One law expert source told Fastmarkets on Tuesday July 2 that the RIGI would go a long way in supporting this needed capital inflow, since it facilitates currency availability. Argentine companies have long struggled with capital controls in the country, with some having difficulty paying even maritime freight with dollars.
“There are a lot of copper projects in more advanced exploration stages that are approaching their economic feasibility studies,” the source said. “What [companies] have been waiting for the most is the chance to resolve issues via international arbitrage and the full currency availability the RIGI brings.”
Argentina is a very small copper producer, with only one mine currently active. The Martín Bronce mine operated by Mom Mining – part of the Argentine Villanueva Group – has an output of roughly 4,000 tonnes per year.
However, just as Argentina shares lithium resources in the “lithium triangle” with Bolivia and Chile near their borders, the Argentine northwest is known to be rich in copper deposits, similar to the Antofagasta region in Chile. Successive economic crises, capital and foreign exchange controls and an unstable regulatory framework have been preventing the country from developing them.
The country’s mining chamber, CAEM, estimates Argentina has around 75.5 million tonnes in copper reserves. Roughly 20 projects have advanced development in recent years, according to CAEM, with the eight main ones demanding $22 billion in investments for more than 1 million tpy in potential capacity.
Lundin Mining’s Josemaría copper-gold-silver project in the northwestern San Juan province has the nearest expected start-up date, 2027. It will have an estimated capacity of 130,000 tpy of copper.
Compared with numbers from the US Geological Survey, these reserves would put Argentina on the same league as countries such as Russia and the Democratic Republic of Congo, both at 80 million tonnes.

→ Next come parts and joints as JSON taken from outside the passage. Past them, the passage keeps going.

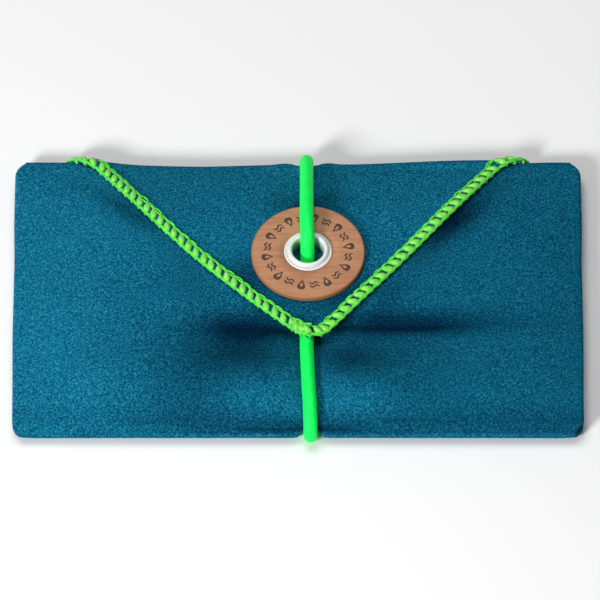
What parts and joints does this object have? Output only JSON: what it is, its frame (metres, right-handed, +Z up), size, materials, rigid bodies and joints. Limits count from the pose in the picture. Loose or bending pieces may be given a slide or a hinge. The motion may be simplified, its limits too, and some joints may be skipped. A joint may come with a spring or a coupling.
{
  "type": "folded travel towel",
  "caption": "Quick-dry travel towel folded into a flat pack, closed by a pointed flap with a wooden disc and an elastic cord through an eyelet.",
  "frame": {"origin": "on the surface that the pack lies on, under the middle of its bounding box", "axes": "+X along the pack's long side, +Y towards the fold that the flap turns over, +Z up out of the pack's front"},
  "size_m": [0.17, 0.1029, 0.0194],
  "materials": {
    "towel_cloth": "suede microfibre, petrol blue",
    "edge_thread": "overlock thread, two greens",
    "disc_wood": "oiled beech with burnt marks",
    "eyelet_enamel": "white enamel",
    "elastic_sheath": "braided neon green sheath"
  },
  "bodies": {
    "pack": {"back_panel": "towel_cloth", "left_wing": "towel_cloth", "right_wing": "towel_cloth", "inner_panel": "towel_cloth", "tail_panel": "towel_cloth", "front_panel": "towel_cloth", "back_overlock_left": "edge_thread", "back_overlock_right": "edge_thread"},
    "flap": {"flap": "towel_cloth", "flap_overlock_left": "edge_thread", "flap_overlock_right": "edge_thread", "disc": "disc_wood", "eyelet": "eyelet_enamel", "eyelet_washer": "eyelet_enamel", "cord_lower": "elastic_sheath"},
    "loop_front": {"cord_upper": "elastic_sheath"},
    "loop_far": {"cord_back": "elastic_sheath", "cord_knot": "elastic_sheath"},
    "loop_end": {"cord_return": "elastic_sheath"}
  },
  "joints": [
    {"name": "flap_fold", "type": "hinge", "parent": "pack", "child": "flap", "pos_m": [0, 0.0503, 0.005], "axis": [-1, 0, 0], "range_deg": [0, 165], "deforming": ["cord_lower"]},
    {"name": "loop_swing", "type": "hinge", "parent": "flap", "child": "loop_front", "pos_m": [0.0028, 0.0106, 0.0142], "axis": [0, 0.07, 0.9975], "range_deg": [0, 172], "deforming": ["cord_upper"]},
    {"name": "loop_peel", "type": "hinge", "parent": "loop_front", "child": "loop_far", "pos_m": [0.0026, 0.046, 0.0057], "axis": [1, 0, 0], "range_deg": [0, 168], "deforming": ["cord_back", "cord_knot"]},
    {"name": "loop_unhook", "type": "hinge", "parent": "flap", "child": "loop_end", "pos_m": [0.0036, -0.046, 0.006], "axis": [-0.9816, 0.1908, 0], "range_deg": [0, 178], "deforming": ["cord_return"]}
  ],
  "couplings": [
    {"joint": "loop_swing", "follows": "flap_fold", "ratio": 1.0424},
    {"joint": "loop_peel", "follows": "flap_fold", "ratio": 1.018},
    {"joint": "loop_unhook", "follows": "flap_fold", "ratio": 1.0787}
  ]
}
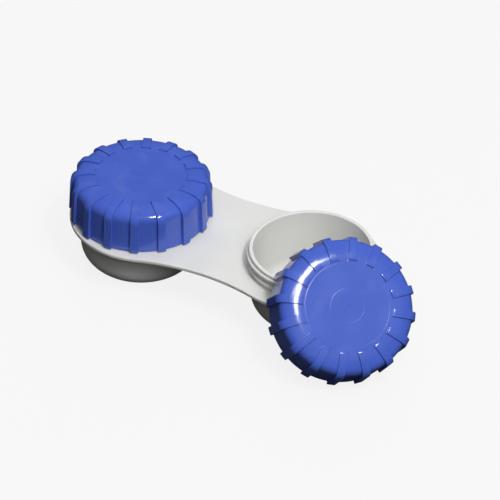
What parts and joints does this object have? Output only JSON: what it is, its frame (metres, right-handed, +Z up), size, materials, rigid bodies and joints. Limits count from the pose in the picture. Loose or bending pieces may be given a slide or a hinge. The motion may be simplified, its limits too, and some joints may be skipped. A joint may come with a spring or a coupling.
{
  "type": "contact lens case",
  "caption": "Flat contact lens case: a waisted plate with two threaded wells and ribbed screw caps, one closed and one off and leaning.",
  "frame": {"origin": "centre of the left well's flat foot, on the table the case stands on", "axes": "+X from the left well to the right well, +Y towards the back, +Z up along the well axes"},
  "size_m": [0.0795, 0.0426, 0.0256],
  "materials": {
    "base_plastic": "smooth satin moulding",
    "cap_plastic": "glossy moulding",
    "seal_rubber": "soft matt elastomer"
  },
  "bodies": {
    "base": {"base": "base_plastic"},
    "left_seal": {"left_seal": "seal_rubber"},
    "left_cap": {"left_cap": "cap_plastic"},
    "right_seal": {"right_seal": "seal_rubber"},
    "right_cap": {"right_cap": "cap_plastic"}
  },
  "joints": [
    {"name": "left_seal_lift", "type": "slide", "parent": "base", "child": "left_seal", "axis": [0, 0, 1], "range_m": [0, 0.0048]},
    {"name": "left_cap_turn", "type": "hinge", "parent": "left_seal", "child": "left_cap", "pos_m": [0, 0, 0.01145], "axis": [0, 0, 1], "range_deg": [0, 1080]},
    {"name": "right_cap_swing", "type": "hinge", "parent": "base", "child": "right_seal", "pos_m": [0.0385, -0.0005, -0.0056], "axis": [-0.7096, -0.7046, 0], "range_deg": [0, 45.3]},
    {"name": "right_cap_turn", "type": "hinge", "parent": "right_seal", "child": "right_cap", "pos_m": [0.04912, -0.0112, 0.01031], "axis": [0.5009, -0.5044, 0.7034], "continuous": true}
  ],
  "couplings": [
    {"joint": "left_seal_lift", "follows": "left_cap_turn", "m_per_rad": 0.00025464}
  ]
}
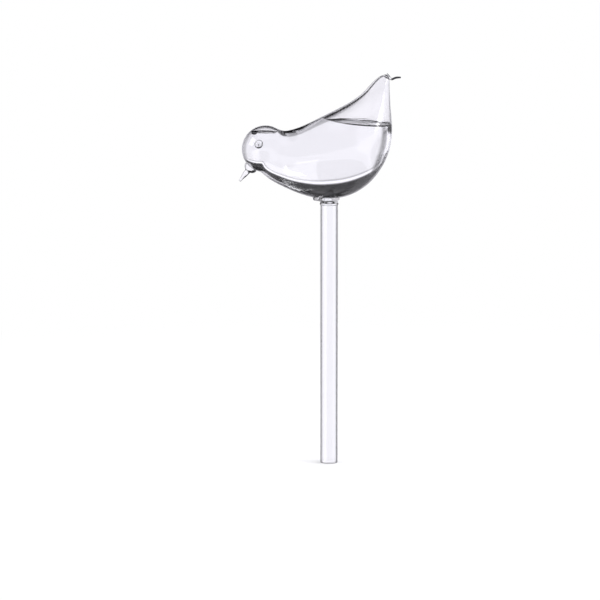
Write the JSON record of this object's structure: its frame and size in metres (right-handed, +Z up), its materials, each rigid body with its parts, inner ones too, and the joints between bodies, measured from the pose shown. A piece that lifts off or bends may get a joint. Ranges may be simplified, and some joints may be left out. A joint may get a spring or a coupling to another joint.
{
  "type": "plant watering globe",
  "caption": "Clear blown glass bird on a long open tube stem that waters a potted plant from the water it holds.",
  "frame": {"origin": "centre of the stem's open mouth, on the stem's axis", "axes": "+Z up along the stem towards the bird, -X towards the head, the XZ plane is the mirror plane"},
  "size_m": [0.111, 0.0534, 0.2698],
  "materials": {
    "blown_glass": "clear blown borosilicate glass, 1.2 mm wall, fire-polished",
    "stem_glass": "clear drawn borosilicate tube, fire-polished mouth",
    "seal_glass": "clear flame-worked glass, softly rounded",
    "bead_glass": "clear solid glass, flame-rounded",
    "water": "clear water"
  },
  "bodies": {
    "root": {"bird_bulb": "blown_glass", "stem_tube": "stem_glass", "seal_flange": "seal_glass", "seal_ring": "seal_glass", "beak": "bead_glass", "eye_left": "bead_glass", "eye_right": "bead_glass", "tail_thread": "bead_glass"}
  },
  "joints": []
}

And the country would be just behind copper giants Chile (190 million tonnes), Peru (120 million tonnes) and Australia (100 million tonnes).
“RIGI is an interesting device for mining companies, since it helps increase the country’s competitiveness,” a CAEM spokesperson told Fastmarkets on Tuesday in a written statement.
“[It] will be an interesting contribution to allow [mining projects] to start up… in particular copper and lithium projects. We trust that [it will support] investments in gold and silver exploration too,” CAEM added. “The fruits of today’s decisions will be seen [by miners] in the coming years and decades.”
New copper projects will be necessary for global supply to meet rising demand coming from energy transition trends. Market imbalances became much more apparent this year after First Quantum had to close its Cobre Panama mine following a decision by the Panamanian Supreme Court.
With output in larger South American sites for copper, such as Chile and Peru, also struggling to recover this year from lower copper content in mined ore, droughts and overall operating difficulties in 2023, treatment and refining charges (TC/RC) for concentrates plummeted and entered negative territory for the first time.
Fastmarkets calculated its copper concentrates TC index, cif Asia Pacific at $(4.40) per tonne on June 28, compared with $(5.00) per tonne the week before and $(4.10) per tonne a month earlier. The index turned negative on April 26, when it fell to $(2.60) per tonne from $0.10 per tonne the week prior.
On the other hand, Argentina’s venture into lithium is already proving successful, with two companies already producing – Arcadium Lithium and Lithium Argentina – and a third one on the verge of starting up – Eramet. Four other projects are expected to start operations by the end of 2024.
Fastmarkets’ research team expects Argentina to surpass Chile as South America’s biggest lithium exporter by 2031.
In its long-term forecast published in May, Fastmarkets forecasts Argentine output to hit 360,950 tonnes of lithium carbonate equivalent (LCE), compared with 49,161 tonnes in 2023. Chilean production is estimated to reach 345,418 tonnes by 2031, from 225,000 tonnes in that same comparison.
Some market participants, however, have been expressing caution over future projects amid falling lithium chemical prices.
Fastmarkets’ price assessment for lithium hydroxide monohydrate LiOH.H2O 56.5% LiOH min, battery grade, spot price cif China, Japan & Korea was $11.50-13.00 per tonne on Wednesday July 3, stable since July 1, when it fell by 4.30% from $12.30-13.30 per kg.
The price has also decreased from $13.40-14.20 per kg on June 3 and from $14.50-16.50 per kg on December 29, 2023.
Fastmarkets’ research team forecasts the lithium hydroxide price will rise to an average of $16.25 per kg in the fourth quarter, before falling again to $15.50 per kg in 2025, according to its short-term forecast tracked published on Tuesday.
Under RIGI, which in its main phase will mostly cover investments of $200-900 million, companies will be able to use 20% of export receivables freely, with that rate rising to 40% and 100% in the second and third years, respectively.
According to Argentine law firm Vitale, Manoff & Feilbogen, highlights include tax, customs, foreign exchange and regulatory stability for 30 years, while the project operates under RIGI. Assets are also protected against any nationalization risks, according to a presentation from the firm.
Other benefits include lower income tax (25% from the previous 35%), lower dividend tax (3.5% from 7%) and value-added tax exemptions for fixed capital purchases via imports.
Companies have to enlist their projects in this new regime, which is subject to approval from authorities.